While UN leaders have consistently condemned Israel’s settlement building on Palestinian territory, Israeli officials have taken a very different tone, with Israeli Prime Minister Benjamin Netanyahu stating on Monday that "there will be no more uprooting of settlements in the land of Israel (West Bank). It has been proven that it does not help peace."

"We are here to stay, forever," Netanyahu added.

Guterres said that it was his “deep belief” that the peace process between Israel and Palestine should be restarted, and noted that improvements to the economic and social life of Palestinians in the occupied West Bank should not act as a replacement for the two-state solution, presumably referencing US President Donald Trump-led policies that have aimed to slightly ease the restrictions on Palestinian movement and economic development.

Guterres’ visit came as part of a three-day visit -- the first time the UN leader has visited the region since he was appointed secretary-general at the start of the year. Guterres has met with Netanyahu and Israeli President Reuven Rivlin, and is expected to meet with Palestinian President Mahmoud Abbas.

On Monday, Guterres met with Netanyahu following a visit to Yad Vashem (Israel’s Holocaust museum) and assured Israeli leaders that he was committed to the fight against anti-Semitism. “The right of existence of the State of Israel is clear and the right of existence in security of the State of Israel is clear,” he said.

Netanyahu, meanwhile, reiterated the “discriminatory” treatment that he believes Israel has faced at the UN.

“There is no question that we’ve had a troubled relationship with the UN. I think it has an absurd obsession with Israel, flagrantly discriminatory tactics,” Netanyahu said. “You don’t have to be the Israeli prime minister to understand that, and I think people of good faith and common sense understand that.”

Head of the Palestinian Committee of Prisoners’ Affairs Issa Qaraqe also welcomed Guterres’ visit in a statement, saying that he hoped it would mark a positive step towards “consolidating the principles of a just peace in the region and ending the bloody conflict.”

He added that the release of Palestinians from Israeli prisons was a “key to real peace,” and was required in order to “convince the Palestinian people of the importance of peace and give them hope that the process could work.”

Guterres also met with Israeli families on Monday whose relatives are being held by Hamas, the de facto leaders in the besieged Gaza Strip.

Qaraqe expressed outrage over the meeting, saying that it represented “obvious discrimination,” as the UN leader did not organize meetings with representatives of the 6,128 Palestinians imprisoned by Israel, 450 of whom have not been provided a trial or charged with any crime.

Abbas also met with a US delegation last week led by Trump’s son-in-law and chief adviser Jared Kushner. During the meeting, US officials reportedly told the Palestinian leader that they needed several months to prepare a peace plan.

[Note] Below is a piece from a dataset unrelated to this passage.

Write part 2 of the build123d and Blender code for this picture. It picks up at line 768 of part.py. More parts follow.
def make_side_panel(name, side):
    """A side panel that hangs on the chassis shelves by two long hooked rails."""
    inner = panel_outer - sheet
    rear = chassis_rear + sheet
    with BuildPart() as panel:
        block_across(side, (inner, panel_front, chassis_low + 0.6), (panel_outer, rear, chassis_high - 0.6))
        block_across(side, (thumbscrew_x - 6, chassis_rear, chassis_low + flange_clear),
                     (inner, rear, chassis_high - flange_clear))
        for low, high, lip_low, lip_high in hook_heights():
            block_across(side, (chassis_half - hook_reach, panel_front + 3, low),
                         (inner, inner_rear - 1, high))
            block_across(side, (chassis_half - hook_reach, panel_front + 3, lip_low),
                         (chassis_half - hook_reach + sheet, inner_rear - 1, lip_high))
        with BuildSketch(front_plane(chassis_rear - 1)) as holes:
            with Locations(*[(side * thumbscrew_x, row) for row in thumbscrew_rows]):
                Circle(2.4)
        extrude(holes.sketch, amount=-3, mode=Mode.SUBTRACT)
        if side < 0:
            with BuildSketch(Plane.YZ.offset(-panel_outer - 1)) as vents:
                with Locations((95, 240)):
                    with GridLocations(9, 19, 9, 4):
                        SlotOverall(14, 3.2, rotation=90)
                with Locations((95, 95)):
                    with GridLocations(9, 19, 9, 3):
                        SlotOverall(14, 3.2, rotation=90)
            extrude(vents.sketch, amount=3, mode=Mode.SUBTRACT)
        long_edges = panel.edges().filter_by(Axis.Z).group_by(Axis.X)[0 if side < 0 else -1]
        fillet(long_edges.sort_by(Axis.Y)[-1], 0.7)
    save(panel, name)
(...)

While Trump has maintained on many occasions that, under his auspices, the decades-long Palestinian-Israeli conflict will be solved, his administration has painted a rather unclear picture regarding Trump’s plans in the region, while a number of high-profile US officials, including Kushner, are known to be staunch supporters of Israel.

Abbas expressed his confusion last week regarding the US stance on Israel and Palestine, reportedly saying he “can’t understand” the Trump administration’s position on the conflict, despite meeting with US officials some 20 times since Trump took office.

In February, Trump said that when it came to a solution for the conflict he could “live with either” a one- or two-state solution, in a significant departure from the US’ publicly held position in favor of a two-state solution.

However, his elusiveness has not belied the fact that Trump and his administration have maintained their pro-Israel stance, despite stated efforts to renew the Israeli-Palestinian peace process, which Trump said in the past was "not as difficult as people have thought over the years.”